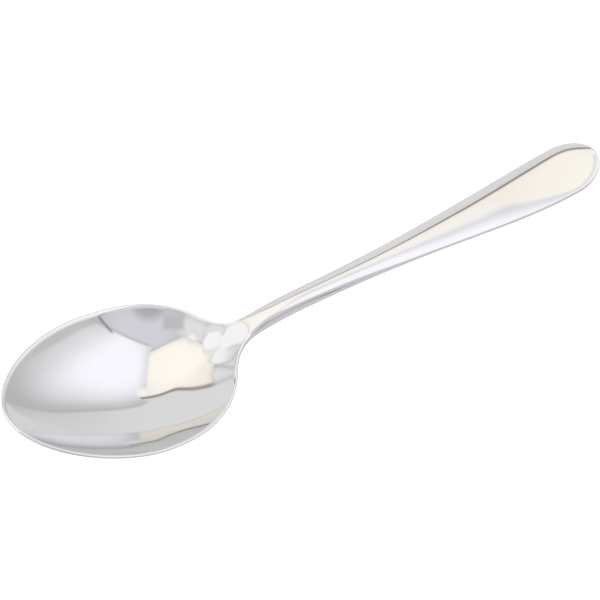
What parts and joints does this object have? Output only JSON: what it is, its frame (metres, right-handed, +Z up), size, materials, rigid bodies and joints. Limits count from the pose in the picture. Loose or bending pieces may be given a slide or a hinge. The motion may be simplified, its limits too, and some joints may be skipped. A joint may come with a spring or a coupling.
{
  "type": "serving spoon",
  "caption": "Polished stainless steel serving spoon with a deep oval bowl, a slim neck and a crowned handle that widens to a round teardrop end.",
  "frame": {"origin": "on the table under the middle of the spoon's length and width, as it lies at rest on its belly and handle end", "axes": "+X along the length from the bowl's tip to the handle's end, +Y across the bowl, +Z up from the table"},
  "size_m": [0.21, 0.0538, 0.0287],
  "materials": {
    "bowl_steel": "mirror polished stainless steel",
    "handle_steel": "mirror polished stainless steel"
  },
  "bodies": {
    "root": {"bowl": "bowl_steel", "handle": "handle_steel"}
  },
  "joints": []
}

^^^^^^^^^^^^^^^^

- _What you should do_
Give back each line above precisely as it stands.

- _Answer for the task_
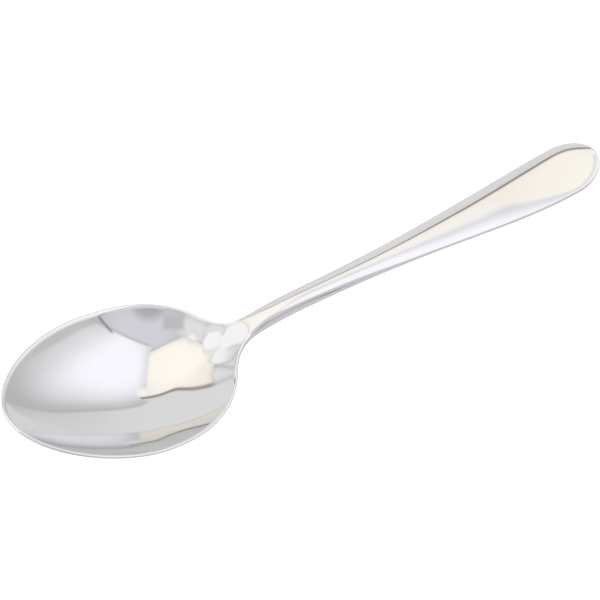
What parts and joints does this object have? Output only JSON: what it is, its frame (metres, right-handed, +Z up), size, materials, rigid bodies and joints. Limits count from the pose in the picture. Loose or bending pieces may be given a slide or a hinge. The motion may be simplified, its limits too, and some joints may be skipped. A joint may come with a spring or a coupling.
{
  "type": "serving spoon",
  "caption": "Polished stainless steel serving spoon with a deep oval bowl, a slim neck and a crowned handle that widens to a round teardrop end.",
  "frame": {"origin": "on the table under the middle of the spoon's length and width, as it lies at rest on its belly and handle end", "axes": "+X along the length from the bowl's tip to the handle's end, +Y across the bowl, +Z up from the table"},
  "size_m": [0.21, 0.0538, 0.0287],
  "materials": {
    "bowl_steel": "mirror polished stainless steel",
    "handle_steel": "mirror polished stainless steel"
  },
  "bodies": {
    "root": {"bowl": "bowl_steel", "handle": "handle_steel"}
  },
  "joints": []
}